- **WHAT YOU WILL DO**: Copy exactly the block of lines between the one containing "for node in" and the one containing "obj.parent = None", inclusive.

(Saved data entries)
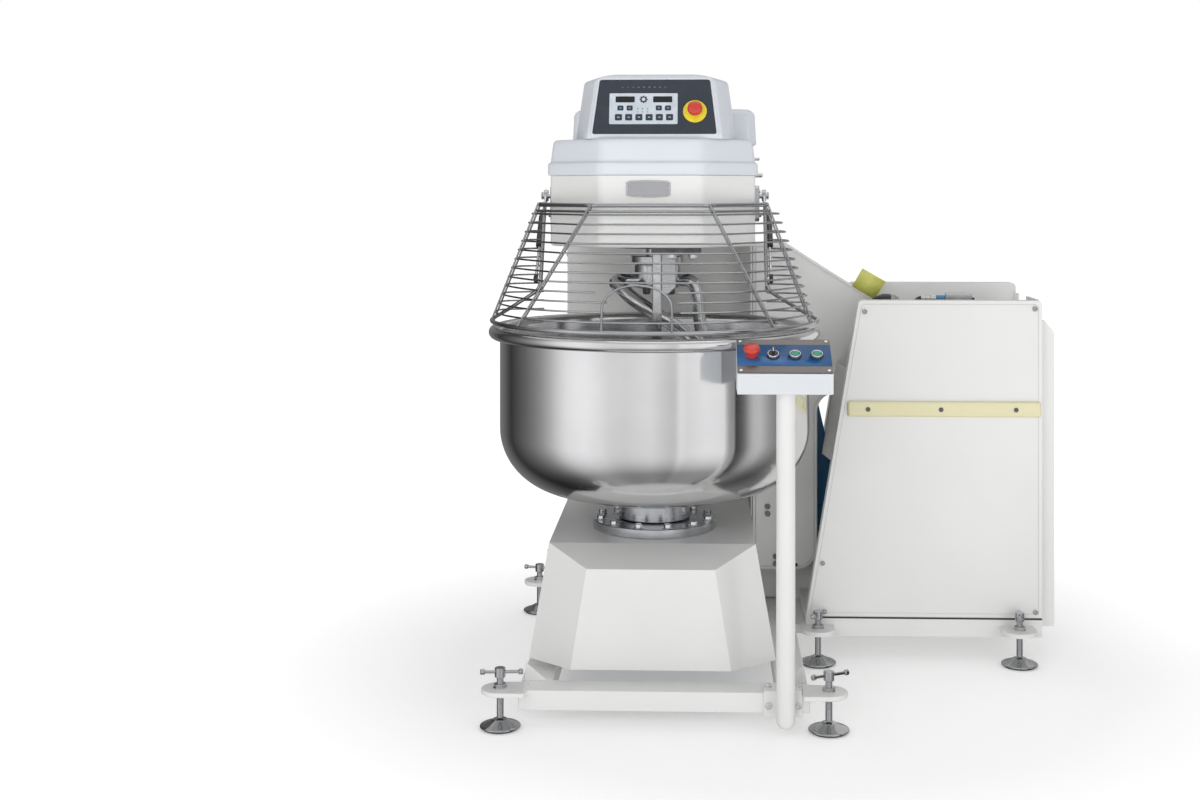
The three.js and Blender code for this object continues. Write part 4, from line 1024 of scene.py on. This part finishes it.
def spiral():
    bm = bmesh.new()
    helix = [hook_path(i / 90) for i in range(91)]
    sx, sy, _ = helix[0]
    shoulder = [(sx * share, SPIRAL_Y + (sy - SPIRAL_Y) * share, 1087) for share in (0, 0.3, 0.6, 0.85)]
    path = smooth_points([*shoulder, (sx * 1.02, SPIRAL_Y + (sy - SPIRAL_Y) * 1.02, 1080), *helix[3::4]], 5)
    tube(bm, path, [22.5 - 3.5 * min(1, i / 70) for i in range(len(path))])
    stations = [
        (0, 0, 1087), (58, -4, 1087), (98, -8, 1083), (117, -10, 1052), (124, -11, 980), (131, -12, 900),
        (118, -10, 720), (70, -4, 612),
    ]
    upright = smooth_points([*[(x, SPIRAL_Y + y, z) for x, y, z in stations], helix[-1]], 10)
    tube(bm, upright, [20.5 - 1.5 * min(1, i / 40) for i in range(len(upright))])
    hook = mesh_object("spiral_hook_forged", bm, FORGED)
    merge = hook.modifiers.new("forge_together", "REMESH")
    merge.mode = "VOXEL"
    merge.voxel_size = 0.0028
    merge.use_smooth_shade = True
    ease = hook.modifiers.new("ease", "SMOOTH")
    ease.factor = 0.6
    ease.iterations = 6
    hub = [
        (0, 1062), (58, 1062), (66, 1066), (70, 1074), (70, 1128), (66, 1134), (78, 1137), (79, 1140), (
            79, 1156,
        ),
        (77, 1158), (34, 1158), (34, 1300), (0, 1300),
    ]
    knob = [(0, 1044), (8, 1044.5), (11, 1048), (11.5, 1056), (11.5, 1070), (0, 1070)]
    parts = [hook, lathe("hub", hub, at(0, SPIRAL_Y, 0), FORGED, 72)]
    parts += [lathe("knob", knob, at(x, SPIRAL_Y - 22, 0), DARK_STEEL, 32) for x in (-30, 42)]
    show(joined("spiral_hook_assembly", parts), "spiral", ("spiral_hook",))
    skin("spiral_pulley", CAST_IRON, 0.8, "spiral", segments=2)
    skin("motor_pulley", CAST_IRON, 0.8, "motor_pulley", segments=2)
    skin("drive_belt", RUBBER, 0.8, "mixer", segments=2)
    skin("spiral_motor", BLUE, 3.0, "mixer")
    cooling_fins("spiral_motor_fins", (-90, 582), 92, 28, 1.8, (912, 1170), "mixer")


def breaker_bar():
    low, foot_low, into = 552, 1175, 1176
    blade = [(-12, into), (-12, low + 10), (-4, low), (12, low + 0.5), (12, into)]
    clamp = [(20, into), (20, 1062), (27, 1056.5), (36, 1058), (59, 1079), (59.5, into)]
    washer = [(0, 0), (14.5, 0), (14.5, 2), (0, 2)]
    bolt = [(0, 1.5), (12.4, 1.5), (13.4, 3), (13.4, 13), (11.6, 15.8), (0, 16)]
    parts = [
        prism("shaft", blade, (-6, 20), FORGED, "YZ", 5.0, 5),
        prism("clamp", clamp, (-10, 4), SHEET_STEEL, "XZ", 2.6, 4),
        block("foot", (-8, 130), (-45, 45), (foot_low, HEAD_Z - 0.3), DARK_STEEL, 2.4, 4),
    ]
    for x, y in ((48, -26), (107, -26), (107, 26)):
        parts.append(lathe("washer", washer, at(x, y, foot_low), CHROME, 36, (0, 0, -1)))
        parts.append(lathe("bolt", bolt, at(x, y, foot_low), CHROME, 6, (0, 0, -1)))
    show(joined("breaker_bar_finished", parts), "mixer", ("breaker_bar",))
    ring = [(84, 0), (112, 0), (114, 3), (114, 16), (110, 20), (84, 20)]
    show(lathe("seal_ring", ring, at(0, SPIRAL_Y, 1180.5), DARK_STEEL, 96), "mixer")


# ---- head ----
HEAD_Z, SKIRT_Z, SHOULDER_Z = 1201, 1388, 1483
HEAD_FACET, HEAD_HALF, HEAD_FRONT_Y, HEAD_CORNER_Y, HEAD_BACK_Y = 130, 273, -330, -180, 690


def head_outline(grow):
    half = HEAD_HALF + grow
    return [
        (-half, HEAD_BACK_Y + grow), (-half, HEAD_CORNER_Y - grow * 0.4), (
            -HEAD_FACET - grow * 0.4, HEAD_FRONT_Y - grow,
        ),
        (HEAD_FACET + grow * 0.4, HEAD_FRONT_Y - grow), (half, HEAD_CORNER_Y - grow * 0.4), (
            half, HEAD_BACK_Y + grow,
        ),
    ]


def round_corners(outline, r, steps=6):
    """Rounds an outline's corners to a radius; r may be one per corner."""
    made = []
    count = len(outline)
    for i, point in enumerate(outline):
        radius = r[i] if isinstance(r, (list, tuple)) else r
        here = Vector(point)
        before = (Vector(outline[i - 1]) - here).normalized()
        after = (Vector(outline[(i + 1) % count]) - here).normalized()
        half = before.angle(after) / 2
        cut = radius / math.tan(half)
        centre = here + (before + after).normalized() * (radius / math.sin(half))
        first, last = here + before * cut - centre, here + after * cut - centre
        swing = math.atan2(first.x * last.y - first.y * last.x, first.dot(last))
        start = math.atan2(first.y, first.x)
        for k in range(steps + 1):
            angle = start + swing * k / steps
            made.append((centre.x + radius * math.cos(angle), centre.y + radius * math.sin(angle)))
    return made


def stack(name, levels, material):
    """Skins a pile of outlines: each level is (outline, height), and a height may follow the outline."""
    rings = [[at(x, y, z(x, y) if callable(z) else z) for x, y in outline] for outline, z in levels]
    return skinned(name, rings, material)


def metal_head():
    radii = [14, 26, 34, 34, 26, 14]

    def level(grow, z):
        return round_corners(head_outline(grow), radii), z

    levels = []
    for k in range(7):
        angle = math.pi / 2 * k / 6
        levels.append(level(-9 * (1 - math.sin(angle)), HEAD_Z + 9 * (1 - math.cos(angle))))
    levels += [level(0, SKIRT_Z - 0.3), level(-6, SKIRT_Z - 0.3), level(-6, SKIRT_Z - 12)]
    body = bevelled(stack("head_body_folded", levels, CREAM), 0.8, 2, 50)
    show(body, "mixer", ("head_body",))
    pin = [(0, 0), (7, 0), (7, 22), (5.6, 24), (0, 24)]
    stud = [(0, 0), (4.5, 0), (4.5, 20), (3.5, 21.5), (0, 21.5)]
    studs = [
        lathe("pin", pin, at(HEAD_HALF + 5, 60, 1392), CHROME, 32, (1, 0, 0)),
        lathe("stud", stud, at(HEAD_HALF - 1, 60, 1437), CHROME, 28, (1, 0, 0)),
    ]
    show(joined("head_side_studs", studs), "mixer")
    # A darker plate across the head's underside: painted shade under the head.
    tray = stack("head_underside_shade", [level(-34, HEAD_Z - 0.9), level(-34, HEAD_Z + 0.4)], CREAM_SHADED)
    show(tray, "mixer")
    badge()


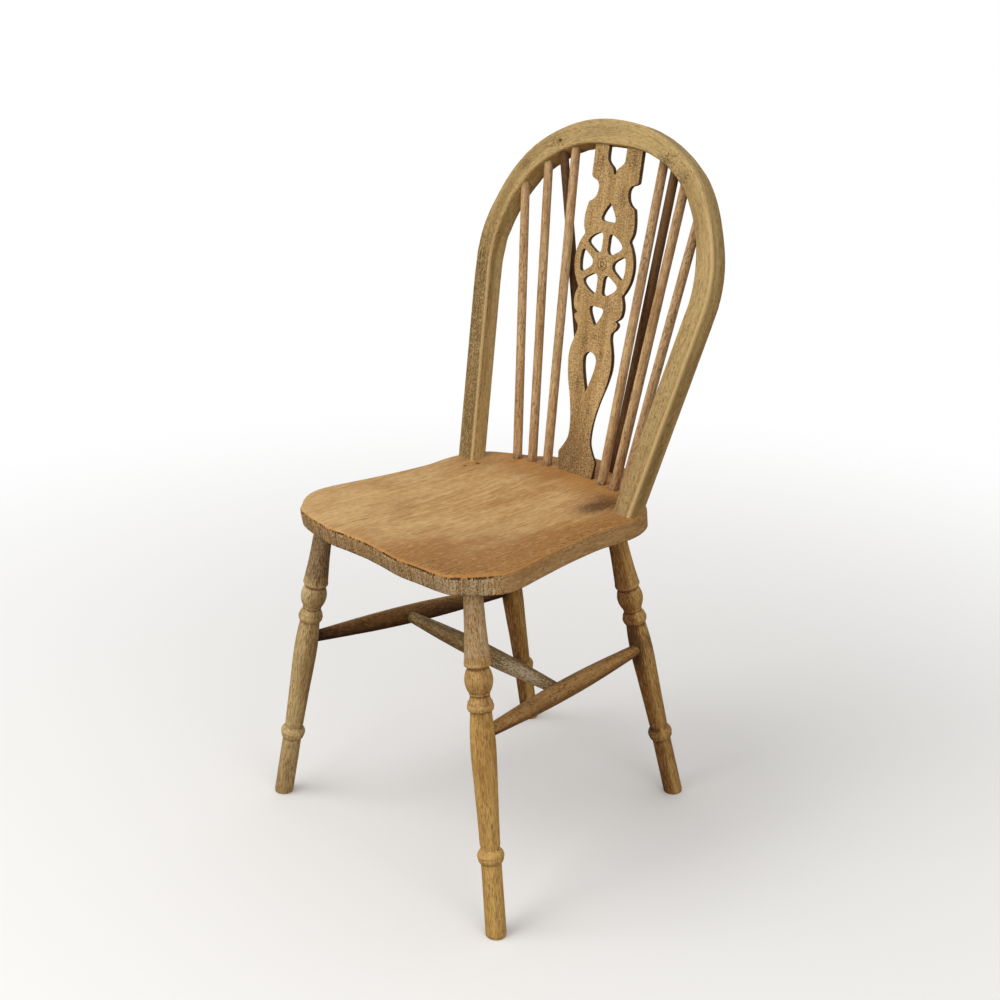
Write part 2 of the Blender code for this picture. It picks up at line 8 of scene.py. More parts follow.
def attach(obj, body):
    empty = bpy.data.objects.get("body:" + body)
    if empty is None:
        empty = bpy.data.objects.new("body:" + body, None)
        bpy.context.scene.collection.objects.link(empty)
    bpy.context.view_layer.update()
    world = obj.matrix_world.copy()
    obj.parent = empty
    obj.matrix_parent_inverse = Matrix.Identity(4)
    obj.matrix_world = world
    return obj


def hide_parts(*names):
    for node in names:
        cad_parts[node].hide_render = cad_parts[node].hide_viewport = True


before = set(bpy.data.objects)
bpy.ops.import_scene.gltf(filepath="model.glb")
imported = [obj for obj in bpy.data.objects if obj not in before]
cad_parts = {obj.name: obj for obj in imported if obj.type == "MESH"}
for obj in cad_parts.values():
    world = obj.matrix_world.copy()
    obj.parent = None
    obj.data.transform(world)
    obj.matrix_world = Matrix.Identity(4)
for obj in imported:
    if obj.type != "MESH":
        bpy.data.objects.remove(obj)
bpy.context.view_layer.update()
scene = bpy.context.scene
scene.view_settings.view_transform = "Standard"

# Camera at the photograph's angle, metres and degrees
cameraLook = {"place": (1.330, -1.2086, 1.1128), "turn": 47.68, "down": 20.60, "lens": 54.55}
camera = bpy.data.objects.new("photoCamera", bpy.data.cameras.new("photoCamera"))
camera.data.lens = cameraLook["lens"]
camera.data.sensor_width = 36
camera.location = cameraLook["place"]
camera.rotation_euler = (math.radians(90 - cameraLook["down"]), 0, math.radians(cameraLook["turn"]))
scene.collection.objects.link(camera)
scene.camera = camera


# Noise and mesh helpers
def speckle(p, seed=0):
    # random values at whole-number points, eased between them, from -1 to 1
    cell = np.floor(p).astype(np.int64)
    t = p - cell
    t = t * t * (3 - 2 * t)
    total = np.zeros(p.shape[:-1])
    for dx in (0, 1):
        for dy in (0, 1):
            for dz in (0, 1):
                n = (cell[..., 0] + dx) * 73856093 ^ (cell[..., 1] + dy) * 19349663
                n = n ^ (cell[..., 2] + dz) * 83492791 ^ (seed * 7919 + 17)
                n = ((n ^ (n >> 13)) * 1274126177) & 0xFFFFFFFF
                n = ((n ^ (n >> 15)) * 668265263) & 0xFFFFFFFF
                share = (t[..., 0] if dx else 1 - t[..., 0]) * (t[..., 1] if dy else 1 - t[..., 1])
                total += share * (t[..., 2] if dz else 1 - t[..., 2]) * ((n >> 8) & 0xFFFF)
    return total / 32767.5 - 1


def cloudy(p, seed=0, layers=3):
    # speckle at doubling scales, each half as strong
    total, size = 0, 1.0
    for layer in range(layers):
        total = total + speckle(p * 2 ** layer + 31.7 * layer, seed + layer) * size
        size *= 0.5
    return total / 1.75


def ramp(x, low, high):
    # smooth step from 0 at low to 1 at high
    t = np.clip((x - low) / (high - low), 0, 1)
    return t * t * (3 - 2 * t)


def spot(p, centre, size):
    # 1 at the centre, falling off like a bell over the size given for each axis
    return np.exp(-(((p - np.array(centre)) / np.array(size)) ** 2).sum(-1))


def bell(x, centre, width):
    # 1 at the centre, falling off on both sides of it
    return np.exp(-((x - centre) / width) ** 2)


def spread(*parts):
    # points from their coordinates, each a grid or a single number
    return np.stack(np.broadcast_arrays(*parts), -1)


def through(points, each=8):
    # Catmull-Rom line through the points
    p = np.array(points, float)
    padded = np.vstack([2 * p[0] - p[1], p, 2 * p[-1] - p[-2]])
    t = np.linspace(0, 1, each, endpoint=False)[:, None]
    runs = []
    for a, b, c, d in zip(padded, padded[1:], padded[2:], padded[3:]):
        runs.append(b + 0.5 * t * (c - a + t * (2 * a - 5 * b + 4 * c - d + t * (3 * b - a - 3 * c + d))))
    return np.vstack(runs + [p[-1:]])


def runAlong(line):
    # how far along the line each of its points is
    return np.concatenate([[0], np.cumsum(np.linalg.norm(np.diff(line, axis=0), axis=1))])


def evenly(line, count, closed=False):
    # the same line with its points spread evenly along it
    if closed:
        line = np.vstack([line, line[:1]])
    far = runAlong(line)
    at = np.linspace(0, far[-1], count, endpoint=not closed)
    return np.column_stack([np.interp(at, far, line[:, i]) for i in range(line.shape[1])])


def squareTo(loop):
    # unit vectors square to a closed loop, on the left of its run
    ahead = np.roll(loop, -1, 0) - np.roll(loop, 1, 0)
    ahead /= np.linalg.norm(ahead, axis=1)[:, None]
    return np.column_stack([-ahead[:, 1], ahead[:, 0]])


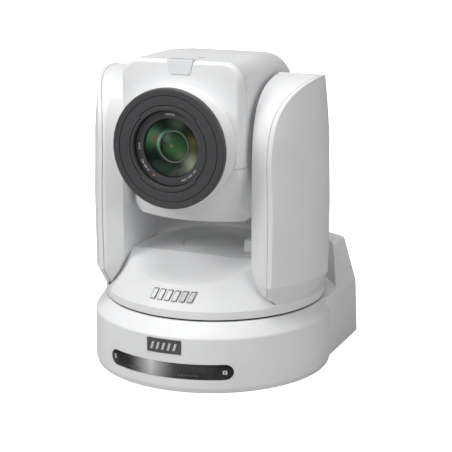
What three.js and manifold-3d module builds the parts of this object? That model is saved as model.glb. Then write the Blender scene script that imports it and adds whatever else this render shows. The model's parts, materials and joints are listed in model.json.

- **WRITTEN ANSWER**:
    for node in names:
        cad_parts[node].hide_render = cad_parts[node].hide_viewport = True


before = set(bpy.data.objects)
bpy.ops.import_scene.gltf(filepath="model.glb")
imported = [obj for obj in bpy.data.objects if obj not in before]
cad_parts = {obj.name: obj for obj in imported if obj.type == "MESH"}
for obj in cad_parts.values():
    world = obj.matrix_world.copy()
    obj.parent = None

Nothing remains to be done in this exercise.